Arts & Culture

Instruments of the Passion

Decoding the images of a medieval prayer book.

Raymond Clemens is the Curator of Early Books & Manuscripts at the Beinecke Rare Book & Manuscript Library.

The first page above, from a late medieval Book of Hours, juxtaposes flowers and instruments of torture. It may seem troubling to modern eyes. Yet the many smudged fingerprints on the right-hand margin bear witness that in its day, the page was frequently consulted. The cross and surrounding items are associated with indulgences, a practice that was said to reduce a soul’s time in Purgatory. Art historian Kate Rudy, of the University of St. Andrews in Scotland, has found that in Books of Hours, images linked to indulgences commonly attracted more attention than other devotional images.

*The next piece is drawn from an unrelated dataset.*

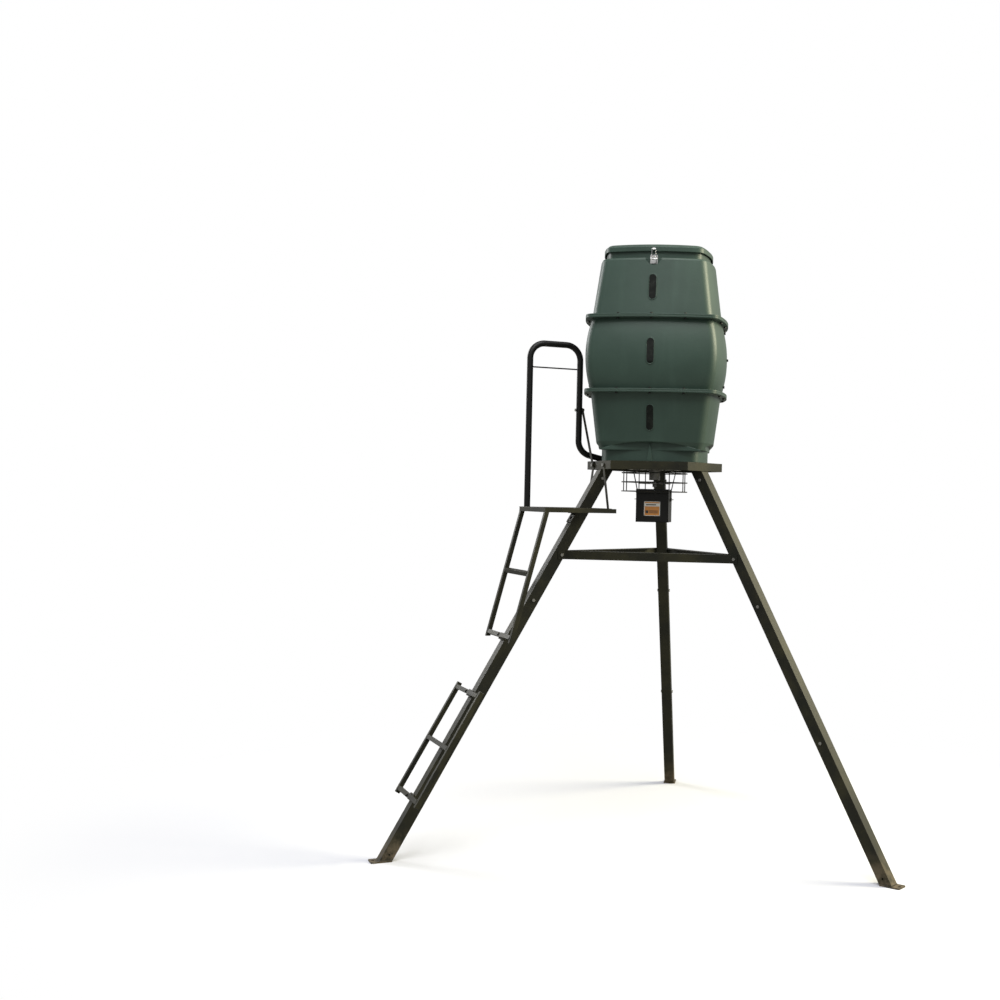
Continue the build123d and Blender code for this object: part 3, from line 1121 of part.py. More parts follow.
with BuildPart() as spout_screws:
    with BuildSketch(Plane.XY.offset(PLATE_FACE)):
        with GridLocations(2 * SPOUT_SCREW_SPREAD, 2 * SPOUT_SCREW_SPREAD, 2, 2):
            RegularPolygon(0.4 * BOLT_HEAD_FLATS, 6, major_radius=False)
    extrude(amount=-BOLT_HEAD_HEIGHT / 2)
    with Locations((0, 0, PLATE_FACE)):
        with GridLocations(2 * SPOUT_SCREW_SPREAD, 2 * SPOUT_SCREW_SPREAD, 2, 2):
            Cylinder(FLANGE_BOLT_RADIUS, OUTLET_PLATE_THICKNESS + OUTLET_BOSS_HEIGHT - 2,
                     align=(Align.CENTER, Align.CENTER, Align.MIN))
save(spout_screws, "spout_screws")

STRAP_BEND_Z = BOX_TOP - 18
STRAP_SIDE = BOX_WIDTH / 2

with BuildPart() as box_straps:
    for hand in (-1, 1):
        with BuildSketch(Plane.XZ):
            with BuildLine():
                Polyline(
                    (hand * (STRAP_TOP_HALF - 28), PLATE_FACE - STRAP_THICKNESS),
                    (hand * STRAP_TOP_HALF, PLATE_FACE - STRAP_THICKNESS),
                    (hand * STRAP_SIDE, STRAP_BEND_Z),
                    (hand * STRAP_SIDE, BOX_TOP - STRAP_LAP),
                )
                offset(amount=STRAP_THICKNESS, side=Side.RIGHT if hand < 0 else Side.LEFT,
                       kind=Kind.INTERSECTION)
            make_face()
        extrude(amount=STRAP_WIDTH / 2, both=True)
        bolt_hole(rising(0, hand * STRAP_BOLT_OUT, PLATE_FACE), STRAP_THICKNESS + 1)
        wing = facing_plane(90 - 90 * hand, BOX_WIDTH / 2 + STRAP_THICKNESS, BOX_TOP - WING_BOLT_DROP)
        bolt_hole(wing, STRAP_THICKNESS + BOX_WALL)
save(box_straps, "box_straps")

with BuildPart() as strap_bolts:
    for hand in (-1, 1):
        place = rising(0, hand * STRAP_BOLT_OUT, PLATE_FACE - STRAP_THICKNESS)
        grip = STRAP_THICKNESS + OUTLET_PLATE_THICKNESS
        bolt(Plane(origin=place.origin, x_dir=(1, 0, 0), z_dir=(0, 0, -1)), grip)
save(strap_bolts, "strap_bolts")

with BuildPart() as wing_bolts:
    for hand in (-1, 1):
        wing = facing_plane(90 - 90 * hand, BOX_WIDTH / 2 + STRAP_THICKNESS, BOX_TOP - WING_BOLT_DROP)
        with Locations(wing):
            Cylinder(BOLT_RADIUS, STRAP_THICKNESS + BOX_WALL + 5,
                     align=(Align.CENTER, Align.CENTER, Align.MAX))
            Cylinder(6.5, 5, align=(Align.CENTER, Align.CENTER, Align.MIN))
        with BuildSketch(wing.offset(2)):
            SlotOverall(30, 3.4)
        extrude(amount=10)
        hexagon(wing.offset(-STRAP_THICKNESS - BOX_WALL - 5), BOLT_HEAD_FLATS, 5)
save(wing_bolts, "wing_bolts")

CAGE_TOP = FRAME_TOP - FRAME_WALL - CAGE_ARM_THICKNESS - CAGE_ARM_WELD
CAGE_BOTTOM = CAGE_TOP - CAGE_RING_SPACING * (CAGE_RINGS - 1)
ARM_IN = CAGE_RADIUS - CAGE_WIRE
ARM_OUT = LONG_BAR_APOTHEM - FRAME_LEDGE + 18

with BuildPart() as varmint_cage:
    with BuildSketch(Plane.XZ):
        for ring in range(CAGE_RINGS):
            with Locations((CAGE_RADIUS, CAGE_BOTTOM + ring * CAGE_RING_SPACING)):
                RegularPolygon(CAGE_WIRE / 2, 8)
    revolve(axis=Axis.Z)
    with Locations((0, 0, CAGE_BOTTOM - CAGE_WIRE / 2)):
        with PolarLocations(CAGE_RADIUS - CAGE_WELD, CAGE_UPRIGHTS, start_angle=180 / CAGE_UPRIGHTS):
            Cylinder(CAGE_WIRE / 2, CAGE_TOP - CAGE_BOTTOM + CAGE_WIRE,
                     align=(Align.CENTER, Align.CENTER, Align.MIN))
    for azimuth in CAGE_ARMS:
        with BuildSketch(rising(azimuth, (ARM_IN + ARM_OUT) / 2, CAGE_TOP + CAGE_ARM_WELD)):
            Rectangle(ARM_OUT - ARM_IN, CAGE_ARM_WIDTH)
        extrude(amount=CAGE_ARM_THICKNESS)
    for azimuth in CAGE_ARMS:
        bolt_hole(cage_arm_bolt(azimuth), FRAME_WALL + CAGE_ARM_THICKNESS + 1, FLANGE_BOLT_RADIUS)
save(varmint_cage, "varmint_cage")

with BuildPart() as cage_bolts:
    for azimuth in CAGE_ARMS:
        place = cage_arm_bolt(azimuth).offset(-FRAME_WALL - CAGE_ARM_THICKNESS)
        hexagon(place, 0.8 * BOLT_HEAD_FLATS, -BOLT_HEAD_HEIGHT)
        with Locations(place):
            Cylinder(FLANGE_BOLT_RADIUS, FRAME_WALL + CAGE_ARM_THICKNESS,
                     align=(Align.CENTER, Align.CENTER, Align.MIN))
save(cage_bolts, "cage_bolts")

# Control box: folded sheet open in front, with a hood over the door.
BOX_BOTTOM = BOX_TOP - BOX_HEIGHT
BOX_FRONT = BOX_DEPTH / 2
DOOR_PIN_Z = BOX_TOP - HOOD_DROP - DOOR_PIN_RADIUS - DOOR_CURL - 1.0
DOOR_PIN_OUT = BOX_FRONT - DOOR_PIN_RADIUS - DOOR_CURL - 0.5
DOOR_HALF = BOX_WIDTH / 2 - BOX_WALL - DOOR_GAP
DOOR_PIN = (-DOOR_PIN_OUT, DOOR_PIN_Z)
CURL_RADIUS = DOOR_PIN_RADIUS + DOOR_CURL
MOTOR_TOP = BOX_TOP - BOX_WALL

with BuildPart() as control_box:
    with BuildSketch(Plane.XY.offset(BOX_BOTTOM)):
        Rectangle(BOX_WIDTH, BOX_DEPTH)
    extrude(amount=BOX_HEIGHT)
    with BuildSketch(Plane.XZ.offset(BOX_FRONT)):
        with Locations((0, BOX_BOTTOM + BOX_WALL)):
            Rectangle(BOX_WIDTH - 2 * BOX_WALL, BOX_HEIGHT - 2 * BOX_WALL, align=(Align.CENTER, Align.MIN))
    extrude(amount=-(BOX_DEPTH - BOX_WALL), mode=Mode.SUBTRACT)
    with BuildSketch(Plane.YZ):
        with BuildLine():
            Polyline((-BOX_FRONT + 2, BOX_TOP - BOX_WALL), (-BOX_FRONT - HOOD_REACH, BOX_TOP - BOX_WALL),
                     (-BOX_FRONT - HOOD_REACH, BOX_TOP - HOOD_DROP))
            offset(amount=BOX_WALL, side=Side.RIGHT, kind=Kind.INTERSECTION)
        make_face()
    extrude(amount=BOX_WIDTH / 2, both=True)
    with Locations((0, *DOOR_PIN)):
        Cylinder(DOOR_PIN_RADIUS + PIN_FIT, BOX_WIDTH, rotation=(0, 90, 0), mode=Mode.SUBTRACT)
    with Locations((0, 0, BOX_TOP)):
        Cylinder(SHAFT_RADIUS + 2, 4 * BOX_WALL, mode=Mode.SUBTRACT)
    for hand in (-1, 1):
        wing = facing_plane(90 - 90 * hand, BOX_WIDTH / 2 + STRAP_THICKNESS, BOX_TOP - WING_BOLT_DROP)
        bolt_hole(wing, STRAP_THICKNESS + BOX_WALL + 1)
save(control_box, "control_box")

with BuildPart() as box_door:
    with BuildSketch(Plane.YZ):
        with Locations((-BOX_FRONT, BOX_BOTTOM + BOX_WALL + DOOR_GAP)):
            Rectangle(BOX_WALL, DOOR_PIN_Z - BOX_BOTTOM - BOX_WALL - DOOR_GAP, align=(Align.MAX, Align.MIN))
        with Locations(DOOR_PIN):
            Circle(CURL_RADIUS)
            Rectangle(BOX_FRONT - DOOR_PIN_OUT + BOX_WALL, CURL_RADIUS, align=(Align.MAX, Align.MIN))
            Circle(DOOR_PIN_RADIUS + PIN_FIT, mode=Mode.SUBTRACT)
    extrude(amount=DOOR_HALF, both=True)
    for hand in (-1, 1):
        with BuildSketch(Plane.YZ.offset(hand * (DOOR_HALF - BOX_WALL / 2))):
            with Locations((-BOX_FRONT - BOX_WALL / 2, BOX_BOTTOM + BOX_WALL + DOOR_GAP)):
                Rectangle(DOOR_RETURN, BOX_HEIGHT / 2, align=Align.MIN)
        extrude(amount=BOX_WALL / 2, both=True)
save(box_door, "box_door")

with BuildPart() as door_pin:
    with Locations((0, *DOOR_PIN)):
        Cylinder(DOOR_PIN_RADIUS, BOX_WIDTH + 2, rotation=(0, 90, 0))
save(door_pin, "door_pin")

with BuildPart() as label_plate:
    with BuildSketch(Plane.XZ.offset(BOX_FRONT + BOX_WALL)):
        with Locations((0, BOX_BOTTOM + BOX_HEIGHT / 2 - 14)):
            RectangleRounded(LABEL_WIDTH, LABEL_HEIGHT, 4)
    extrude(amount=LABEL_THICKNESS)
save(label_plate, "label_plate")

with BuildPart() as motor:
    with Locations((0, 0, MOTOR_TOP)):
        Cylinder(MOTOR_RADIUS, MOTOR_LENGTH, align=(Align.CENTER, Align.CENTER, Align.MAX))
    with Locations((0, 0, MOTOR_TOP)):
        Cylinder(SHAFT_RADIUS + PIN_FIT, 2 * MOTOR_LENGTH - 20, mode=Mode.SUBTRACT)
save(motor, "motor")

with BuildPart() as spinner:
    with Locations((0, 0, SPINNER_FACE)):
        Cylinder(SPINNER_RADIUS, SPINNER_THICKNESS, align=(Align.CENTER, Align.CENTER, Align.MAX))
        Cylinder(9, 16, align=(Align.CENTER, Align.CENTER, Align.MAX))
    with PolarLocations(0, 4):
        with Locations((SPINNER_RADIUS * 0.62, 0, SPINNER_FACE - SPINNER_THICKNESS / 2)):
            Box(SPINNER_RADIUS * 0.7, SPINNER_THICKNESS, FIN_HEIGHT + SPINNER_THICKNESS / 2,
                align=(Align.CENTER, Align.CENTER, Align.MIN))
    with Locations((0, 0, SPINNER_FACE)):
        Cylinder(SHAFT_RADIUS, SPINNER_FACE - MOTOR_TOP + MOTOR_LENGTH - 24,
                 align=(Align.CENTER, Align.CENTER, Align.MAX))
save(spinner, "spinner")

BOX_FLOOR = BOX_BOTTOM + BOX_WALL

with BuildPart() as battery:
    with Locations((0, BOX_DEPTH / 2 - BOX_WALL - BATTERY[1] / 2 - 0.3, BOX_FLOOR)):
        Box(*BATTERY, align=(Align.CENTER, Align.CENTER, Align.MIN))
    fillet(battery.edges().filter_by(Axis.Z), 4)
    with Locations((0, BOX_DEPTH / 2 - BOX_WALL - BATTERY[1] / 2 - 0.3, BOX_FLOOR + BATTERY[2])):
        with GridLocations(60, 0, 2, 1):
            Box(6, 6, 6, align=(Align.CENTER, Align.CENTER, Align.MIN))
save(battery, "battery")

with BuildPart() as timer:
    with Locations((0, -BOX_FRONT + 34, BOX_FLOOR)):
        Box(*TIMER, align=(Align.CENTER, Align.CENTER, Align.MIN))
    with BuildSketch(Plane.XZ.offset(BOX_FRONT - 34 + TIMER[1] / 2)):
        with Locations((0, BOX_FLOOR + TIMER[2] / 2 + 8)):
            Rectangle(60, 24)
    extrude(amount=-2, mode=Mode.SUBTRACT)
    with BuildSketch(Plane.XZ.offset(BOX_FRONT - 34 + TIMER[1] / 2)):
        with Locations((0, BOX_FLOOR + 16)):
            with GridLocations(20, 0, 4, 1):
                Circle(4)
    extrude(amount=2)
save(timer, "timer")
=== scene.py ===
"""Dresses the tripod game feeder: finishes for every solid, weld beads, rivets, tube
plugs, camera, lights and floor."""

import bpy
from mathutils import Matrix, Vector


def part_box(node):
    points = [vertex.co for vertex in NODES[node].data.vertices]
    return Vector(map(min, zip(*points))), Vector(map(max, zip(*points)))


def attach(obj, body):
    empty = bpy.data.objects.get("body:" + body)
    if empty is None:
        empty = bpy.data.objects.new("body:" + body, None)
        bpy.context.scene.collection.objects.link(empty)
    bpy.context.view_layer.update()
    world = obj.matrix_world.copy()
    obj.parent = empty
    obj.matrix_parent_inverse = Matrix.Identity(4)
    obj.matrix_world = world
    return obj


bl_info = {
    "name": "Tripod Game Feeder",
    "version": (1, 0, 0),
    "blender": (4, 5, 0),
    "location": "View3D > Sidebar > Feeder",
    "description": "Dresses a tripod game feeder with ladder, platform, hopper and spin-cast unit",
    "category": "Object",
}

from math import cos, radians, sin, tan

import bmesh
import bpy
from bpy.props import FloatProperty, FloatVectorProperty, PointerProperty
from mathutils import Matrix, Vector

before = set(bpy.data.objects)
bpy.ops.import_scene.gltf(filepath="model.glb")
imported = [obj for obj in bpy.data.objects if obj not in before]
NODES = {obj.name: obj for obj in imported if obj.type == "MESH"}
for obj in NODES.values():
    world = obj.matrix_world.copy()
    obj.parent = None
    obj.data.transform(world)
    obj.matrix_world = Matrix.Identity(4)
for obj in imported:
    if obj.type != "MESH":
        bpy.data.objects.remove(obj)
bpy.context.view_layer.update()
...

Books of Hours were produced for Christian laity so they could imitate the piety of monks. For the laity, reciting the prayers at the same canonical hours when the monks prayed in their structured monastery life was one way to earn indulgences. After the Reformation (c. 1520) in northern Europe, when indulgences turned into sacrilege, Books of Hours became unnecessary. Their production declined precipitously, and it became common to reuse their parchment pages for other purposes. Many books were broken up. Only the pages with pictures valued for their beauty, such as this one, were saved. These fragments ended up in scrapbooks or framed on people’s walls.

We are fortunate that this fragment survives, because it tells us a great deal about a specific medieval practice: devotion to the Arma Christi. Arma Christi means, literally, the (military) arms of Christ. But here, it refers to the instruments of the Passion—the suffering that Jesus experienced in the time leading up to and including his execution on the cross. The praying layperson could scan the rows of symbols arranged around the empty cross, left to right, top to bottom, as one would read text. It was not necessary to “read” the instruments in a specific order—in fact it would be impossible, because the Gospels differ as to the specific nature of Jesus’s torture during his persecution—but it was important to incorporate them all in order to receive the benefit of an indulgence. Indulgences were often enumerated in the text of a Book of Hours, though not in this case.  

Reading from upper left, we see the three nails that affixed Jesus’s body to the cross. Atop the cross is a banderole—a streamer with an inscription—bearing the letters INRI, Iesus Nazarenus Rex Iudaeorum: Jesus of Nazareth, King of the Jews. To the right of the banderole are the three dice that soldiers used to cast lots for Jesus’s seamless robe, mockingly placed on him as king of the Jews. To the left, the crown of thorns hangs on an arm of the cross, again a mocking reference to his title as king.

Below, in a row: pincers, used to remove the nails after his death; the hammer that drove the nails through his body and into the cross; the sop of vinegar and water offered to Jesus on the cross; the spear with which the soldier Longinus pierced Jesus’s side to hasten death (in vain, for he was already dead); two scourges used to rip his flesh while he was tied to the column depicted to their right; and finally, the rooster that crowed after Peter had thrice denied Jesus. In the empty space on the lower left, a disembodied hand represents the tormentors who slapped Jesus and asked him to prophesy “who hit you.” The most important symbol of Jesus’s crucifixion—the empty cross itself—gives the whole image structure from the center.

All of these objects are disturbing. Yet they provide a counterpoint to the many graphic images of Jesus’s body hanging on the cross, and they enabled the viewer to meditate on the sufferings of the man who is nowhere present.